Martin Sørensen

Ungdommens Naturvidenskablige Forening

Development of small regeneratively cooled rocket engines


Many satellites require thrusters to change trajectories, deorbit at the end of their lifetime to avoid becoming space debris, or for attitude control and docking maneuvers. Mono-propellant thrusters, a thruster that only uses one chemical as the propellant (fuel), is often used for these applications but are unfavorable as they typically use very toxic chemicals and have relatively low performance. Available thrusters also often use exotic materials. This project aims to address the above listed issues by using premixed N2O and ethanol in a small regeneratively cooled liquid bi-propellant rocket engine (a rocket engine that uses two chemicals for propulsion) made of 3D printed aluminium. This enables higher performing, smaller, lighter, and more powerful engines, which uses nontoxic and storable propellants. For this project a custom analysis tool capable of modelling the supersonic flow inside the nozzle, the flow inside the cooling channels, and the heat transfer between them, has been created.
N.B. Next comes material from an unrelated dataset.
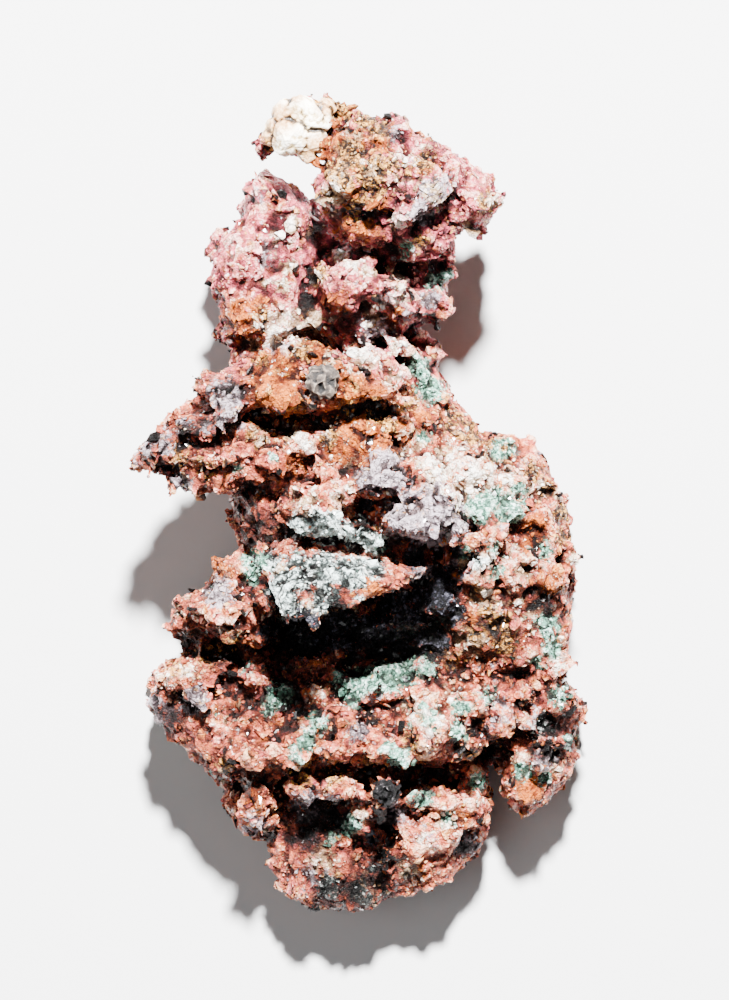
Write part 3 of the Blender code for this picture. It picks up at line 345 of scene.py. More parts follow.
# The thin plate on the ledge's left end, as (x, y, height over the ledge there).
PLATE = [
    (-5.6, 6.35, -0.3), (-4.2, 8.05, -0.2), (-3.1, 7.6, 0.1), (-3.9, 6.2, 0.2), (-5.5, 6.3, -0.5),
    (-4.2, 7.9, -0.5),
]


def raised_splinter(root_x, root_y, tip_x, tip_y, radius, drop):
    height = front_height(root_x, root_y) - drop
    return splinter((root_x, root_y, height), (tip_x, tip_y, height + 0.1), radius)


ledge_end = front_height(-4.4, 6.8)
extra = [raised_splinter(*values) for values in SPLINTERS]
extra.append(hull([(x, y, z + ledge_end) for x, y, z in PLATE]))
lumps = list(FOOT_LUMPS)
for x, y, drop, size, *measured in FILLS:
    lumps.append((x, y, front_height(*(measured or (x, y))) - drop, size))
for node, ring, drop, size in SEATS:
    low, high = (np.array(corner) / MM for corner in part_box(node))
    middle = (low + high) / 2
    for step in range(SEAT_LUMPS):
        turn = math.tau * step / SEAT_LUMPS
        lumps.append((middle[0] + ring * math.cos(turn), middle[1] + ring * math.sin(turn),
                      middle[2] - drop, size))
lumps = np.array(lumps)
lump_half_sizes = lumps[:, 3:] * chance.uniform(0.9, 1.3, size=(len(lumps), 3))
extra.append(broken_chips(lumps[:, :3], lump_half_sizes, chance.normal(size=(len(lumps), 3)), 1.0)[:2])

# Broken plates and knobs, 0.4 to 2 mm across, are fused into the copper. They are sunk by almost
# half their size, so that they stand out of it with cracks left between them.
KNOBS = 6500
KNOBS_SUNK = 0.42
knob_places, knob_normals, _ = scatter(solid, KNOBS, front_share=2.0)
knob_size, knob_half_sizes = random_sizes(KNOBS, smallest=0.18, largest=0.90, thin=0.65)
knob_verts, knob_faces, knob_owners = broken_chips(
    knob_places - KNOBS_SUNK * knob_size * knob_normals, knob_half_sizes, knob_normals, tilt=0.3)
parts = [solid[:2], (knob_verts, knob_faces)] + extra
starts = np.cumsum([0] + [len(verts) for verts, _ in parts])
copper = add_piece(
    "copper_mass",
    np.vstack([verts for verts, _ in parts]),
    np.vstack([faces + start for (_, faces), start in zip(parts, starts)]),
)
fuse(copper, voxel=0.085)
add_displace(copper, "lumps", cell=1.4, depth=-0.30, middle=0.4)
add_displace(copper, "plates", cell=0.85, depth=0.42, middle=0.2, plates=True)
add_displace(copper, "broken cells", cell=0.36, depth=-0.09, middle=0.4)
apply_modifiers(copper)

# Fewer triangles are kept where the copper faces down.
COPPER_TRIANGLES = 195000
facing_down = vertex_normals(*read_mesh(copper.data))[:, 2] < -0.1
unseen = copper.vertex_groups.new(name="unseen")
unseen.add(np.flatnonzero(facing_down).tolist(), 1.0, "REPLACE")
unseen.add(np.flatnonzero(~facing_down).tolist(), 0.3, "REPLACE")
thin_out = copper.modifiers.new("thin out", "DECIMATE")
thin_out.ratio = COPPER_TRIANGLES / len(read_mesh(copper.data)[1])
thin_out.vertex_group = "unseen"
thin_out.vertex_group_factor = 0.25
apply_modifiers(copper)

# Where each mineral shows on the side that faces up: for each amount, from 0 to 1, the patches
# that have it, as (x, y, radius). First the orange limonite.
LIMONITE = {
    1: [(-1.5, 18.4, 0.5), (-2.4, 16.6, 0.5), (-4.4, 5.4, 0.8), (-3.2, 4.4, 0.7), (0.8, 3.4, 0.9),
        (-1.2, 17.3, 0.9), (-1.6, 16.4, 0.6), (-3.4, 5, 0.9), (-0.3, 5.7, 0.9), (-0.5, 3.3, 1.3)],
    0.9: [(-1.2, 19.2, 0.7), (1.8, 3.3, 0.7), (-0.8, 5, 0.7), (-2.9, 15.9, 0.6), (3.1, 16.3, 0.5),
        (-3.8, 6.3, 1), (-2.1, 7.6, 0.8), (-1, 2.5, 0.7), (8.5, -1.1, 0.6), (8.2, -1.9, 0.5),
        (-2.3, -11.4, 0.5), (8.3, -14, 0.7)],
    0.8: [(-0.9, 15, 0.6), (0.9, 17.2, 0.6), (-5, 9.2, 0.8), (-0.5, 14.8, 0.7), (-0.3, 17.4, 0.8),
        (-5.5, 8.9, 1.1), (-4.8, 5.9, 0.7), (0.8, 5.3, 0.6), (0.4, 4.3, 0.5), (-1.4, 6.6, 0.6),
        (9.2, -4, 0.7), (0.5, -4.1, 0.5), (-5.4, -13.5, 0.6), (6.2, -6.5, 0.6)],
    0.7: [(-4.9, 7, 0.5), (0.2, 13.2, 0.7), (0.6, 14.5, 0.8), (1.2, 18.2, 0.5), (-2.8, 4, 0.5),
        (-7.2, -3, 0.7), (5.8, -7.4, 0.6), (4.8, -15.4, 0.5), (3, -18.2, 0.5), (5.4, -5.6, 0.5)],
    0.6: [(-3.1, 1.8, 0.7), (-0.4, 13.6, 0.9), (0.1, 16.1, 0.8), (-2, -4.2, 0.4), (-5.3, -14.6, 0.6),
        (1.6, 9, 0.5), (-1, 9.8, 0.7), (2.9, 4.1, 0.5)],
    0.5: [(0.7, 13.2, 0.7)],
}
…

This software has been used to design a small rocket engine. Static test firings have been performed. The first test failed to achieve ignition due to a faulty igniter design. Tests with a new ignition system achieved combustion and supersonic flow but was cut short by a non-optimal injector design. This test is still considered to be a success as all subsystems and components, apart from the injector, performed perfectly, and supersonic exhaust was achieved.